The healers also described more explicit modes of learning to heal via diets, for instance by acquiring concrete working tools: “Primarily, I was given icaros. [...] In the diets I have also received plant recipes. Or I have seen how to work with a rather complicated patient; there was a lot of information” [PD]. Such teachings are often conveyed in visions or dreams and instruct the healer about the realms of spirit: “When you are dieting, the spirits present themselves” [PF], said one informant. The plant’s spirit may manifest in a dream and “may present as a man or a woman, depending on which tree it is; it differentiates itself via its clothes. And they may indicate something to you.” [PL]. Another healer summarized: “The plant gives you everything, it gives you the chants, it gives you knowledge [...]. And in dreams, it makes me see other plants that I have never taken, that I don’t know, but I am shown that these plants are good. It teaches you; it gives you knowledge. As I live in the forest, close to the plants, it makes me see them directly, ‘such and such plant is good for this’.” [PE]. One healer narrated such an instructional dream: “I was taken to a mountain and was shown plants. I wanted to express my opinion, to say that I also knew plants—‘No, you are the guest here, just listen to what we are going to tell you.’ So they started teaching me (10).


social-cultural issues

It is important to not skip over issues caused by foreign visitors. One problem is that foreigners may not follow the diet or some procedures perfectly. Many of the steps are counter intuitive and their importance is not obvious. In reality, one is putting various different chemical into one’s body. Certain diets may be fine tuned to deal with that, and discrepancies can lead to trouble. In one case, a foreign visitor was found wandering naked by a lake and had to be rescued. Here, foreign individuals may identify the problem as psychological in origin, but healers may identify it with a problem in energy and have different ways of dealing with it.

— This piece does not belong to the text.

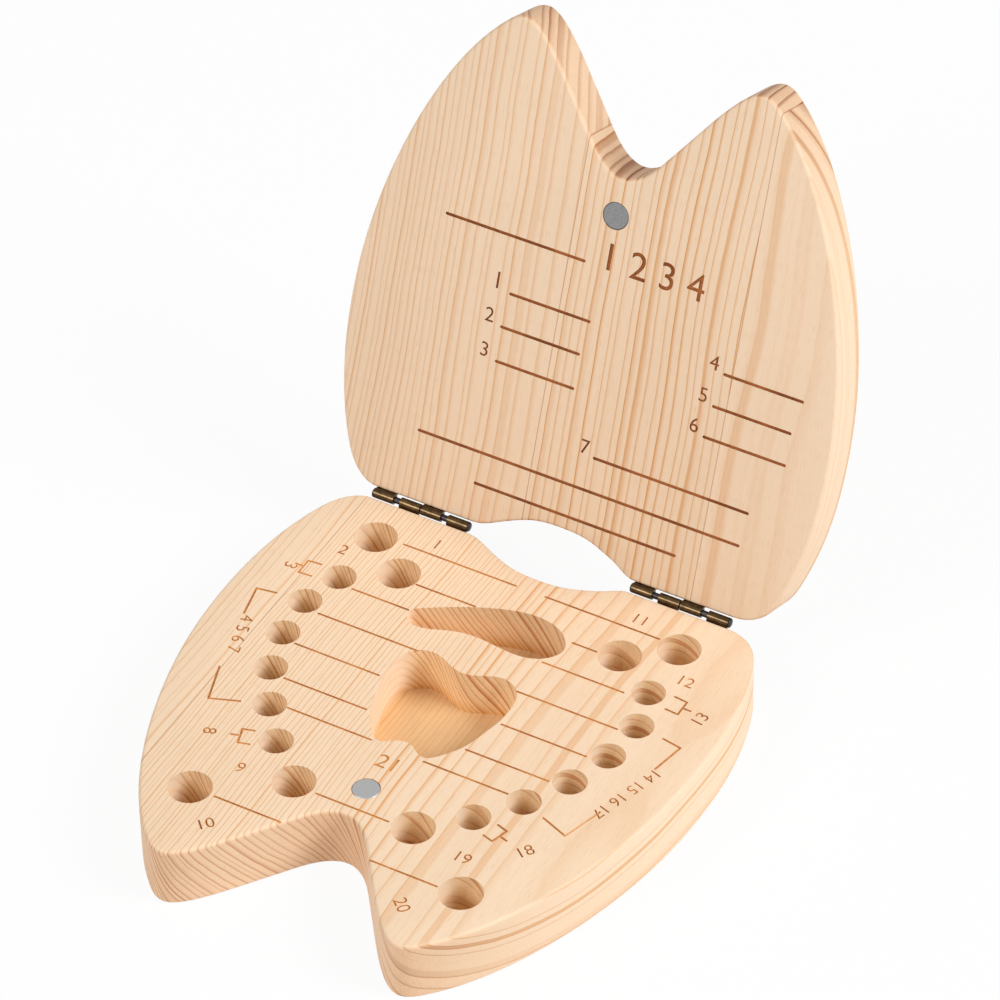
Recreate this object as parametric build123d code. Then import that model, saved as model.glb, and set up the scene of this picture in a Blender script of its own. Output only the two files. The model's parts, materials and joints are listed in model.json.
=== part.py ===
from build123d import *
import os

# A keepsake box for milk teeth: two pine boards in the outline of a molar, joined by two
# small butt hinges on their back edges. Millimetres, +Z up, X along the hinge line, +Y to
# the hinges. The origin is in the middle of the underside of the base.

# Both boards
box_width = 115.0
box_length = 113.6
base_thickness = 14.7
lid_thickness = 10.7
lid_gap = 0.3
edge_round = 0.8
lid_open_angle = 111.0

# Sockets and recesses milled into the base
pocket_depth = 11.0
molar_socket_radius = 4.7
front_socket_radius = 3.7
slot_length = 34.5
slot_width = 14.4
slot_x = -1.65
slot_y = 33.35
hair_width = 28.4
hair_length = 28.3
hair_x = 0.3
hair_y = 6.65

# Engraved lines
base_stroke_width = 0.5
lid_stroke_width = 0.68
engraving_depth = 0.3

# Disc magnets, one flush in each board
magnet_radius = 3.0
magnet_thickness = 3.0
magnet_edge = 0.2
magnet_clearance = 0.05
magnet_y = -21.0

# Butt hinges
left_hinge_share = -0.565
right_hinge_share = 0.534
knuckle_length = 4.9
knuckle_gap = 1.6
knuckle_seam = 0.3
sheet_thickness = 0.35
pin_radius = 0.7
running_clearance = 0.05
barrel_stand_off = 0.1
leaf_reach = 8.8
leaf_corner = 1.0
knuckle_notch = 0.35
pin_head_length = 0.4
pin_head_gap = 0.1
seat_margin = 0.4

# Countersunk wood screws
screw_head_radius = 1.55
screw_shank_radius = 0.8
screw_length = 5.4
screw_tip_length = 1.4
screw_hole_clearance = 0.05
screw_inset = 4.6
cross_arm = 0.9
cross_width = 0.3
cross_depth = 0.2

overrun = 1.0

# Derived sizes
half_width = box_width / 2
half_length = box_length / 2
back_y = half_length
left_hinge_x = left_hinge_share * half_width
right_hinge_x = right_hinge_share * half_width
barrel_radius = pin_radius + running_clearance + sheet_thickness
bore_radius = pin_radius + running_clearance
hinge_length = 4 * knuckle_length + 2 * knuckle_gap + knuckle_seam
axis_y = back_y + barrel_stand_off + barrel_radius
axis_z = base_thickness + lid_gap / 2
lid_bottom = base_thickness + lid_gap
pocket_floor = base_thickness - pocket_depth
screw_height = (barrel_radius + knuckle_notch + leaf_reach) / 2
hinge_axis = Axis((0, axis_y, axis_z), (-1, 0, 0))

# The outline, as shares of half the width and half the length: the side from the hinge seat
# to the root tip, the inner side of the root up to the fork, and the dip in the crown
side_shares = [(0.863, 0.951), (0.923, 0.838), (0.974, 0.641), (1.0, 0.326), (0.976, -0.005),
               (0.906, -0.317), (0.784, -0.636), (0.677, -0.822), (0.570, -0.951), (0.485, -1.0)]
fork_shares = [(0.485, -1.0), (0.423, -0.972), (0.377, -0.928), (0.275, -0.799),
               (0.160, -0.641), (0.077, -0.549), (0.0, -0.519)]
crown_shares = [(0.235, 0.957), (0.205, 0.943), (0.110, 0.908), (0.0, 0.898)]

# Tooth sockets of one half, in pairs left and right: the last flag is true for a molar
socket_shares = [(0.640, 0.809, True), (0.465, 0.676, True), (0.649, 0.553, False),
                 (0.695, 0.380, False), (0.679, 0.194, False), (0.623, 0.011, False),
                 (0.528, -0.158, False), (0.408, -0.312, False), (0.246, -0.462, True),
                 (0.557, -0.665, True)]

# The long curved recess, as shares of half its length and half its width
slot_shares = [(-1.0, -0.66), (-0.88, -0.99), (-0.69, -0.98), (-0.39, -0.72), (-0.08, -0.59),
               (0.27, -0.66), (0.62, -0.68), (0.88, -0.40), (1.0, 0.12), (0.88, 0.65),
               (0.59, 0.99), (0.24, 0.98), (-0.19, 0.65), (-0.60, 0.16), (-0.91, -0.30)]

# One half of the tooth-shaped recess, from its crown dip round to its root fork
hair_shares = [(0.0, 0.816), (0.225, 0.873), (0.458, 0.978), (0.627, 1.0), (0.817, 0.929),
                (0.958, 0.746), (1.0, 0.484), (0.986, 0.201), (0.908, -0.152),
                (0.796, -0.526), (0.648, -0.766), (0.507, -0.935), (0.394, -1.0),
                (0.268, -0.965), (0.113, -0.866), (0.0, -0.838)]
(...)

Next foreign visitors may try to rush the process, leading to multiple sessions. As mentioned above, a diet may last months, and many visitors do not have the time and patience. They may thus travel to many different healers in a short period of time. This may be seen as a disrespect to the tradition, and the visitor is taking substances at a dosage or frequency that no single healer would recommend.

Lastly, foreign visitors open a market for healers, and this dilutes the tradition. Opportunists who are untrained in healing practices may crowd the market. Market forces may leave out the need for a lifetime of earned knowledge.

Other issues concern the perspectives of indigenous people. Many indigenous people have been the victims of horrific injustices by governments. The fact that western science wants information may seem objectionable. Moreover, the western mode of thought, such as its non-holistic approach and its capitalistic tendencies, may seem incongruent with Peruvian-Amazonian medicine. All these considerations suggest that Westerners (as individuals or scientists) have deep questions to address.


Berlowitz I. O'Shaughnessy D. M. Heinrich M. Wolf U. Maake C. & Martin-Soelch C. (2022). Teacher plants - indigenous peruvian-amazonian dietary practices as a method for using psychoactives. Journal of Ethnopharmacology 114910–114910.

Kamppinen, Matti. (1988). Espiritus Incorporados: The Roles of Plants and Animals in the Amazonian Mestizo Folklore. J Ethnobiology. 141-148.